La Cour pénale internationale ne reconnaît actuellement
que quatre crimes : contre l’humanité, de guerre, de génocide et le
crime d’agression. Cependant, le 15 septembre, elle a dit vouloir
étendre ses compétences aux crimes contre l’environnement ! Le
glyphosate (la molécule du Roundup, l’herbicide de Monsanto – NDLR) est
un exemple parfait d’écocide : il affecte les sols, les animaux, les
plantes et les humains.
HD. Pourquoi est-ce si important de reconnaître ce cinquième crime ?
M.-M. R. C’est la seule manière de
stopper ces multinationales.

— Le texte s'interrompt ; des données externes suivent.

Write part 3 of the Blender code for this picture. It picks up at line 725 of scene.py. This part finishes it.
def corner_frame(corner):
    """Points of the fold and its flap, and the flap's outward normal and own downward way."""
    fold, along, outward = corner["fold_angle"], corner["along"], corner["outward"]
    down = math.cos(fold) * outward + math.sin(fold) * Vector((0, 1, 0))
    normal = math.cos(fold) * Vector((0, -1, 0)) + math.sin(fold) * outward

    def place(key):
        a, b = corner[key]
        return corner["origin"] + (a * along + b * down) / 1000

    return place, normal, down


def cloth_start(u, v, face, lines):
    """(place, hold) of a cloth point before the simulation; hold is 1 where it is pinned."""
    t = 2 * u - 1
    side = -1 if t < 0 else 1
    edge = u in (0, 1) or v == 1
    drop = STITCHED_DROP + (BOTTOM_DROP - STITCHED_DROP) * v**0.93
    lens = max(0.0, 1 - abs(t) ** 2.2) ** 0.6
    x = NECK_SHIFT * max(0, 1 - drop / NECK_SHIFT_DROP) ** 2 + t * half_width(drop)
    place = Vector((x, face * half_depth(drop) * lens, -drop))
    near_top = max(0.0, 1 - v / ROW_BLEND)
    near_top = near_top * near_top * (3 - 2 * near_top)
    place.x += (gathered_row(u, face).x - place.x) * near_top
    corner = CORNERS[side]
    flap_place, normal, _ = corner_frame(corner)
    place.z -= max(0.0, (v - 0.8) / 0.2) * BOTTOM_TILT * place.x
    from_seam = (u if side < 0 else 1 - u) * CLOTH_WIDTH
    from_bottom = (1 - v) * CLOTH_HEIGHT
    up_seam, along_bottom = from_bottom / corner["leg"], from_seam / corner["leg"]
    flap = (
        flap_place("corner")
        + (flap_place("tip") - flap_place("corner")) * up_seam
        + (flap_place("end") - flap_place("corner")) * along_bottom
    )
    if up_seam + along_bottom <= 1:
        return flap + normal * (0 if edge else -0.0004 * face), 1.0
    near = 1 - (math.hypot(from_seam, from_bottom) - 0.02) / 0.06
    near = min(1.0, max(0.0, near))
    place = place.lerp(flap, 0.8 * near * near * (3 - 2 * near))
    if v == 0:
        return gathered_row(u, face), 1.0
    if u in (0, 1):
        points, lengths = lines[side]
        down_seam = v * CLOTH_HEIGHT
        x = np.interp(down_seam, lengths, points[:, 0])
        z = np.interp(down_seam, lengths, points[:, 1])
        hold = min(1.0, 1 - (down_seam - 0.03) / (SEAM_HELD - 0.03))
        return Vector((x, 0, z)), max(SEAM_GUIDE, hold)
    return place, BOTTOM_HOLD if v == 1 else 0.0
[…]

Si on prend l’exemple du PCB (utilisé dans
l’industrie jusqu’aux années 1970 – NDLR), qui a été produit à Anniston,
en Alabama, par Monsanto, il a fallu des années pour que les habitants
de cette ville, victimes de cancers, se réunissent dans une class action
et parviennent à faire condamner la firme. Celle-ci a dû leur payer 700
millions de dollars de dédommagements. C’est la plus grosse amende
jamais payée dans l’histoire de l’industrie. Mais c’est une goutte
d’eau, comparé aux profits que Monsanto a engrangés. C’est la même chose
pour l’agriculteur charentais Paul François, intoxiqué au Lasso, un
herbicide de Monsanto, et qui a fait condamner l’entreprise.

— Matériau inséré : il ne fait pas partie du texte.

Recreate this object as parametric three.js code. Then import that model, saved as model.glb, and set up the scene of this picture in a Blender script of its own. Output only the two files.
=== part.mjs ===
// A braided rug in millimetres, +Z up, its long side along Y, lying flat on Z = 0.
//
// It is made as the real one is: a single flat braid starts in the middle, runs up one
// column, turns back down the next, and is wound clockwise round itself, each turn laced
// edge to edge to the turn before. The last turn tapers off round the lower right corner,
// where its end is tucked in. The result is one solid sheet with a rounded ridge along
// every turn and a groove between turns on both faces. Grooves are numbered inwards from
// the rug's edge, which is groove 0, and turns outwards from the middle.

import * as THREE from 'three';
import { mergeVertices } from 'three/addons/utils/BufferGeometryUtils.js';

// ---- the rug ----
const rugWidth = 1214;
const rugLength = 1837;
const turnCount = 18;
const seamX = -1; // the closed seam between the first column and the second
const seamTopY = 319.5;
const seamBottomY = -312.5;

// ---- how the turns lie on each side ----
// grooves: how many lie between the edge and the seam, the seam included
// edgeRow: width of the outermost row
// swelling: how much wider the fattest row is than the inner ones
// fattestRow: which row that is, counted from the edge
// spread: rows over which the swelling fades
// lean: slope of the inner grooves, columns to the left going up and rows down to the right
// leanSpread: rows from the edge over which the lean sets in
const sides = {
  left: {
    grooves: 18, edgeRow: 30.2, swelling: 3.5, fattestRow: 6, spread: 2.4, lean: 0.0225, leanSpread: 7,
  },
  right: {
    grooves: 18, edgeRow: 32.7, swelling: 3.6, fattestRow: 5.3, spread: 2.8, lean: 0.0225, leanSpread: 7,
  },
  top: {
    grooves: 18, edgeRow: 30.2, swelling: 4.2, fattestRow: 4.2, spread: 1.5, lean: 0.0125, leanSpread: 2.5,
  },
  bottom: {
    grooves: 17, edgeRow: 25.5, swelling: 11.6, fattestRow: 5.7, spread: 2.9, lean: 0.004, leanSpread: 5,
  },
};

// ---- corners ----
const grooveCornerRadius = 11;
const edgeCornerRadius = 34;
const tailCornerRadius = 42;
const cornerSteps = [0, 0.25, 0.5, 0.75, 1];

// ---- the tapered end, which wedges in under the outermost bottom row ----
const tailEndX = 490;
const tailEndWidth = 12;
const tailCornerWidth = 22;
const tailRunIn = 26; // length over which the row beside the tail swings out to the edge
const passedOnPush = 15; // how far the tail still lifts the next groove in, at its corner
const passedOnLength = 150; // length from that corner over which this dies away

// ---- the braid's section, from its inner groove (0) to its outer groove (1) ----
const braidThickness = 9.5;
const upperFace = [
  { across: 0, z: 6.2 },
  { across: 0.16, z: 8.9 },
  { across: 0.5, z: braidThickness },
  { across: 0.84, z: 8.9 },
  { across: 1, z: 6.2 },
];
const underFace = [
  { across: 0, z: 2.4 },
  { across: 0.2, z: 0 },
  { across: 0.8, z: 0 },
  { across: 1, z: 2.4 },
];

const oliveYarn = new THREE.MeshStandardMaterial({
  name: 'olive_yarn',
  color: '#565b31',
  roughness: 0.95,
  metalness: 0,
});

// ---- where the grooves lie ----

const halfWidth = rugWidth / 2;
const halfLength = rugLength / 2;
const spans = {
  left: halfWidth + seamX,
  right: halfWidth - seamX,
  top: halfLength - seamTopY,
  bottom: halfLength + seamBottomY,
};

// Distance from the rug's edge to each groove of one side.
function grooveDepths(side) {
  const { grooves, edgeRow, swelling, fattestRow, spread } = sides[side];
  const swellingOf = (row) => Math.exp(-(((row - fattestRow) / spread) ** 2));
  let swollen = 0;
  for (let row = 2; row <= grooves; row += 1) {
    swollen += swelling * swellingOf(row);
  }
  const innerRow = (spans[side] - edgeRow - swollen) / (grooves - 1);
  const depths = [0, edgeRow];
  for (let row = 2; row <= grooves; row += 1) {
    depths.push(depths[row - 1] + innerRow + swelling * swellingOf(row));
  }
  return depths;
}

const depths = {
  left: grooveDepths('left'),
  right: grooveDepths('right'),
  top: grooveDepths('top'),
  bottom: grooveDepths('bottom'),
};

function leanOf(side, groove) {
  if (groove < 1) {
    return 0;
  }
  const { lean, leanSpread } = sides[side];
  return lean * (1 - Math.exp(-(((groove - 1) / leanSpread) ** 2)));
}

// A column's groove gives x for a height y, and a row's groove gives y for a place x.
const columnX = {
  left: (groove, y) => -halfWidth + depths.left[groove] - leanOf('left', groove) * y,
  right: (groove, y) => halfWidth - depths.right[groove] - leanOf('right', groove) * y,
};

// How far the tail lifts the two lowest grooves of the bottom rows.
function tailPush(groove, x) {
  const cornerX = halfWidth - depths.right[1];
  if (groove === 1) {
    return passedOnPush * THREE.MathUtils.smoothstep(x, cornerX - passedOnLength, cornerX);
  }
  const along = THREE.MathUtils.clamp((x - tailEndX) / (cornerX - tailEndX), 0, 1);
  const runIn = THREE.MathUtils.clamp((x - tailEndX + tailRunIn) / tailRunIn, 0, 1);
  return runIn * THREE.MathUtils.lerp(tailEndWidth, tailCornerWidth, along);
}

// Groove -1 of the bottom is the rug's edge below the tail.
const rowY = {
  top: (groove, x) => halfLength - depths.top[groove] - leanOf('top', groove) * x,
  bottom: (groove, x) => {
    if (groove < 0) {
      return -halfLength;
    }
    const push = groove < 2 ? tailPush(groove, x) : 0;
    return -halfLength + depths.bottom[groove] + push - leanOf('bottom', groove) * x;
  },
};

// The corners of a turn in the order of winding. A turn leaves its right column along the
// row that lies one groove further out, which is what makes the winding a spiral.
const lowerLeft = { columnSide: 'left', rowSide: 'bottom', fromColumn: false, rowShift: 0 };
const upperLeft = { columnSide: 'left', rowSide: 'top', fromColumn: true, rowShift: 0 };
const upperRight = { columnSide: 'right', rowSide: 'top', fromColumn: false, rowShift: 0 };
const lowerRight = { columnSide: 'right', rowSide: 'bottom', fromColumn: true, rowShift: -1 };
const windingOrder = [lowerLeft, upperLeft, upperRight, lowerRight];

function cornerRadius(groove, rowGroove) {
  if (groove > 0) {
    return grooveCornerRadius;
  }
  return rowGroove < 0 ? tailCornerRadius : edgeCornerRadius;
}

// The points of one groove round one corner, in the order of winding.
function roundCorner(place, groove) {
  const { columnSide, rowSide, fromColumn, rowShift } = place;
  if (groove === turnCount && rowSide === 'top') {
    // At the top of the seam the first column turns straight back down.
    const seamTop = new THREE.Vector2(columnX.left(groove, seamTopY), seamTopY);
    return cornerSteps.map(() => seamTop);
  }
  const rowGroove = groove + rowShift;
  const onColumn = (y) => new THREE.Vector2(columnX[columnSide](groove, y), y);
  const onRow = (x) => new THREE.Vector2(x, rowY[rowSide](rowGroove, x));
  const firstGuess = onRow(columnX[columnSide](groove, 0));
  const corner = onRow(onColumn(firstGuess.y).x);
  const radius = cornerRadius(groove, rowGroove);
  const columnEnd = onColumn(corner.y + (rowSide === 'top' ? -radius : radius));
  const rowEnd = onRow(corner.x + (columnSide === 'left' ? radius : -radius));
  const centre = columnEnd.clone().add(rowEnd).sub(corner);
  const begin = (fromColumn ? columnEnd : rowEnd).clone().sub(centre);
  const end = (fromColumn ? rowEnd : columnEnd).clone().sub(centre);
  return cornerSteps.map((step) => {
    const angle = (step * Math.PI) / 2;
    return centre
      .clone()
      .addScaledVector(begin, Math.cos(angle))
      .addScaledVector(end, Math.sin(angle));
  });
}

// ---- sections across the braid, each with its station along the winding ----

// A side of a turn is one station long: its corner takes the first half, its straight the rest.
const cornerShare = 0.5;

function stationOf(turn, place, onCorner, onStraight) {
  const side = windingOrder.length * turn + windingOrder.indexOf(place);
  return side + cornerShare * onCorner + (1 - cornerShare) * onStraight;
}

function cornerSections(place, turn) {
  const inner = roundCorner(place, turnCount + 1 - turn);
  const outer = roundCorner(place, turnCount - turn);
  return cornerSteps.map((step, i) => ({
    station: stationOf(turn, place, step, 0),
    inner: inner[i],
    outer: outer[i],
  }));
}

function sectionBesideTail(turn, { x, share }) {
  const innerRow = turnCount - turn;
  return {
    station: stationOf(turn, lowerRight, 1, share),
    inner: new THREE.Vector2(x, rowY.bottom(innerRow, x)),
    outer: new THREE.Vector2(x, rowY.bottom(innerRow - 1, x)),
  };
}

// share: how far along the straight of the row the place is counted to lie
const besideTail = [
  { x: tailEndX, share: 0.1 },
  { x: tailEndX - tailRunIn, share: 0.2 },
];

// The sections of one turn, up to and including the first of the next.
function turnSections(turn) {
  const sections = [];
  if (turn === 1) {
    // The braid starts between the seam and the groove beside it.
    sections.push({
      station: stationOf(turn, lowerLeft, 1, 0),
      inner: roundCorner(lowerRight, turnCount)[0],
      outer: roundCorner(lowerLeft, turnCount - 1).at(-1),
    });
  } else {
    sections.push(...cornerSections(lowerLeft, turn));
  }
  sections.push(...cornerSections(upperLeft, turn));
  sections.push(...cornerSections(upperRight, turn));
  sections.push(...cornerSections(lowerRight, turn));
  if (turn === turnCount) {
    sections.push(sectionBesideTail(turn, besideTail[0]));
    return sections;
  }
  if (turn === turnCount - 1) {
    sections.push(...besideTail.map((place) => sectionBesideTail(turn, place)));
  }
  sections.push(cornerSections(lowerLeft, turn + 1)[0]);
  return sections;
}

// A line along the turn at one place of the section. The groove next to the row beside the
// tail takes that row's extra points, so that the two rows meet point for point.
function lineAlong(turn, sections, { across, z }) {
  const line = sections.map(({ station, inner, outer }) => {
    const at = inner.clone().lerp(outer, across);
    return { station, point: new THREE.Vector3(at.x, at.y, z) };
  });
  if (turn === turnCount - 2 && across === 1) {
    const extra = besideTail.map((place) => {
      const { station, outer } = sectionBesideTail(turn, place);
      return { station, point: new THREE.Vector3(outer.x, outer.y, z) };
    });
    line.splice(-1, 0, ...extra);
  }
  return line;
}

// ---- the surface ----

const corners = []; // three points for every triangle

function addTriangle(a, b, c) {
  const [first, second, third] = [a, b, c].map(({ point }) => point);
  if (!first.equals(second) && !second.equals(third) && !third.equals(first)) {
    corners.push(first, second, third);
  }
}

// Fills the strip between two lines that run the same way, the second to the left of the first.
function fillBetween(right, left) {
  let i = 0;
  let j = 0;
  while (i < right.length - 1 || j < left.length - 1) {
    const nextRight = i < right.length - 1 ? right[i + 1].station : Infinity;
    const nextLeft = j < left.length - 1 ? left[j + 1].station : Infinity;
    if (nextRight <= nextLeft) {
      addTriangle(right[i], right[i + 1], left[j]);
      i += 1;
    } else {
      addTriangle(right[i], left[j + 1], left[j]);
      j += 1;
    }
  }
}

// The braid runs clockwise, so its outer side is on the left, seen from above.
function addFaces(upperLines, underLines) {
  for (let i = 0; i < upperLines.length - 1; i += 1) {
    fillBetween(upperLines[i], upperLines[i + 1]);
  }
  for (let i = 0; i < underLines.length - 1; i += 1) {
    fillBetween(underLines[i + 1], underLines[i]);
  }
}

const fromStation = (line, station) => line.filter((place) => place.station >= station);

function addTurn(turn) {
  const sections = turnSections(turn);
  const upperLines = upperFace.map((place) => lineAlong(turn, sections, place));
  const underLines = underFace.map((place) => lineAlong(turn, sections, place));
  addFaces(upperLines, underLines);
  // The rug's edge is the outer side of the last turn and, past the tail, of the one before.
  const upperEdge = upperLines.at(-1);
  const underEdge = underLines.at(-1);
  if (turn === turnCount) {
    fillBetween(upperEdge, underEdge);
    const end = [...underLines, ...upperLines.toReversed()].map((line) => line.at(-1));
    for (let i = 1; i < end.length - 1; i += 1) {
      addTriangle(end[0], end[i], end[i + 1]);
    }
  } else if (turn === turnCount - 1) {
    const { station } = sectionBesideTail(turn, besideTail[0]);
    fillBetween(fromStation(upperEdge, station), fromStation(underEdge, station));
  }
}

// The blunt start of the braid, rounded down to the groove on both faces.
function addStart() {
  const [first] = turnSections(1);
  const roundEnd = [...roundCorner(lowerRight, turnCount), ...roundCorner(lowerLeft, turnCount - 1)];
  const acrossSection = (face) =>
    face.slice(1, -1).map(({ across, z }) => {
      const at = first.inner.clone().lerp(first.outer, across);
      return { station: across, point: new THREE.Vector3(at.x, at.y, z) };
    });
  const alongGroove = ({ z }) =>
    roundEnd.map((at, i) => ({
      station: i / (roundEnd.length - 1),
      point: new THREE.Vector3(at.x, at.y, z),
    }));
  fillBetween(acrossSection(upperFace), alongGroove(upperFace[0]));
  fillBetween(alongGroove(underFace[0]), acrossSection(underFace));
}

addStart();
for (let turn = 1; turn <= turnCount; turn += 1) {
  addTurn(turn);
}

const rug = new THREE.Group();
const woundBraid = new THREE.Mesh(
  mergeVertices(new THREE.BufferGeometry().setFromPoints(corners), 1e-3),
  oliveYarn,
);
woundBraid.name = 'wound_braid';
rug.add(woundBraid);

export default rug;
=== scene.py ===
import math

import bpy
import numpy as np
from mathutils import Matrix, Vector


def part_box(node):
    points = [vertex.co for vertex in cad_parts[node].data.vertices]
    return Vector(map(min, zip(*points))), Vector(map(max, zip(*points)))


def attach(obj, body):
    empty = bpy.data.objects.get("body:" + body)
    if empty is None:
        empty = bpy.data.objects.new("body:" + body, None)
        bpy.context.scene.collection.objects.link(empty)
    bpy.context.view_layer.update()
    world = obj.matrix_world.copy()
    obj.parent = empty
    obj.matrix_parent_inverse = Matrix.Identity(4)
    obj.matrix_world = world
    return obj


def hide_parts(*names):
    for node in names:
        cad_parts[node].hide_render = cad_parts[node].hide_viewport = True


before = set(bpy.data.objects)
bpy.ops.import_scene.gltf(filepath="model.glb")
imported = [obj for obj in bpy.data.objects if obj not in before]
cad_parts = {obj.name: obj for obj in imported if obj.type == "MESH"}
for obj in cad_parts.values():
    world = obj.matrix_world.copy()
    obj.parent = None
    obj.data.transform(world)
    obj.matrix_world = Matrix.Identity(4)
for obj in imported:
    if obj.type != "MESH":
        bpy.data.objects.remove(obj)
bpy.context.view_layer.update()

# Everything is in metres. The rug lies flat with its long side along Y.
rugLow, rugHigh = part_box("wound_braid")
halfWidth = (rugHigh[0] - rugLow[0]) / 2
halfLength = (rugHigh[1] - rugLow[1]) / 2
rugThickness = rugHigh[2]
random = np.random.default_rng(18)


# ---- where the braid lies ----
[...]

Car, que font Monsanto, Bayer et les autres ? Ils
provisionnent des fonds pour faire face à d’éventuels procès civils. La
recherche du profit reste, pour les dirigeants de ces multinationales,
la seule motivation. Mais, si Hugh Grant, le PDG de Monsanto, savait
qu’il risque la prison, il ferait peut-être autrement.

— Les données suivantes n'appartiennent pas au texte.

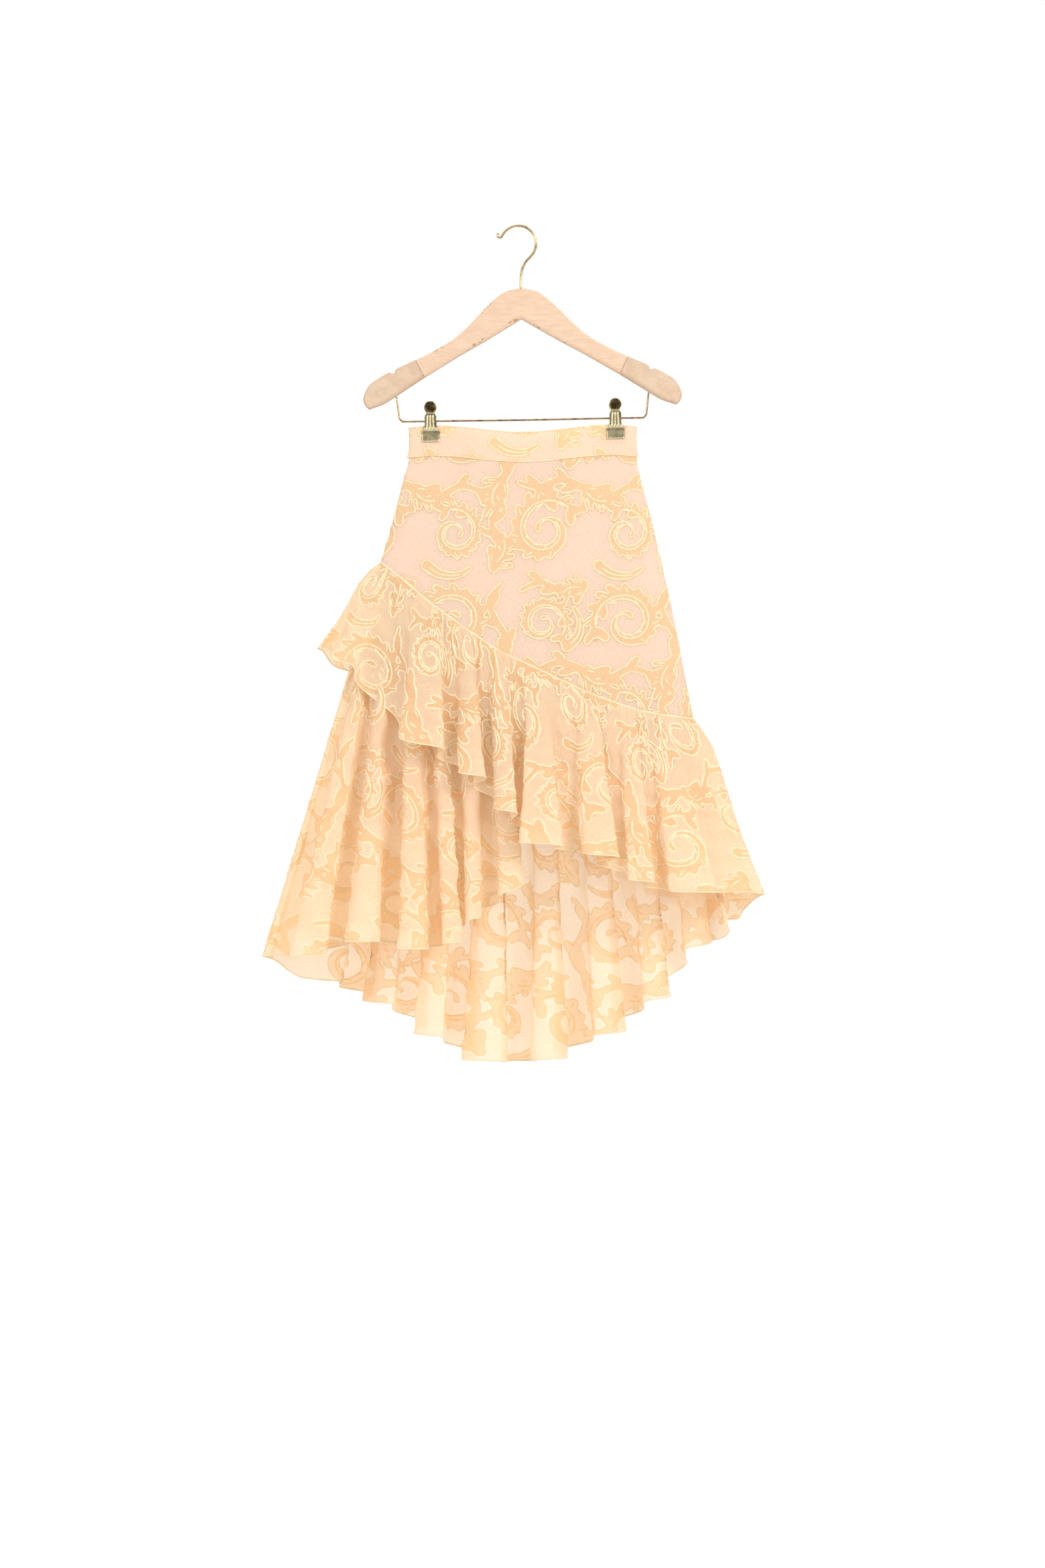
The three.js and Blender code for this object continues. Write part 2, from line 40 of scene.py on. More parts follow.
# The skirt's form, in millimetres as in the part: height, left edge, right edge, depth of each section
bodySections = np.array([
    (-265, -152.5, 165, 6.5), (-318, -150, 163.5, 8), (-354, -160.5, 171, 11.5), (-393, -170.2, 182, 15),
    (-458, -189, 197.5, 19.5), (-518, -203, 211, 22.5), (-580, -218, 223.6, 24.5), (-626, -228, 232, 25.5),
    (-690, -241, 245, 26), (-850, -262, 268, 26),
], float)
ruffleSeam = np.array([
    (-196, -459), (-160.5, -486.7), (-121.9, -519.8), (-75, -553.8), (-30.8, -584.2), (29, -612),
    (94.3, -643), (146.7, -662), (190.9, -673.4), (246, -680),
], float)
sectionPower = 2.5  # how square the flat sections are; 2 would be an ellipse
sectionReach = 14  # mm over which the corners of the section table are rounded
seamReach = 9
backSeamDip = 22
bandCentre = 6.6
bandTop = -274
bandHeight = 41
waistLevel = -290
clipSpacing = 255
slipHem = -823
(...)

HD. D’où viennent les victimes qui témoignent au tribunal ?
M.-M. R. De tous les continents et
d’Argentine, où les milliers d’hectares de soja transgénique sont
arrosés de glyphosate trois fois par an. Les victimes seront
accompagnées d’experts qui vont apporter des preuves scientifiques. L’un
d’eux, qui a fait 25 études épidémiologiques dans les villages entourés
de soja transgénique, y a constaté une explosion des malformations
congénitales et des cancers respiratoires. Une Américaine qui a un
lymphome non hodgkinien, et qui cultivait du café en utilisant du
Roundup, a porté plainte contre Monsanto quand le Centre international
de recherche sur le cancer a classé le glyphosate comme « cancérigène
probable », en 2015. Comme elle, plus de 1 000 paysans américains l’ont
fait.
D’autres encore viennent du Sri Lanka. Si ce pays a été le
premier à interdire le Roundup, en 2014, plus de 30 000 paysans sont
morts à cause du glyphosate : ils utilisaient le Roundup pour désherber,
avant de planter du riz.
En Argentine comme au Sri Lanka, des familles vivent un
drame : elles ne peuvent plus boire d’eau ou se nourrir car les sols
sont pollués. Tout cela fait partie d’un même système : le capitalisme
mondialisé qui ne cherche que le profit, au détriment de tout. On ne
réglera pas la crise sociale sans résoudre la crise écologique.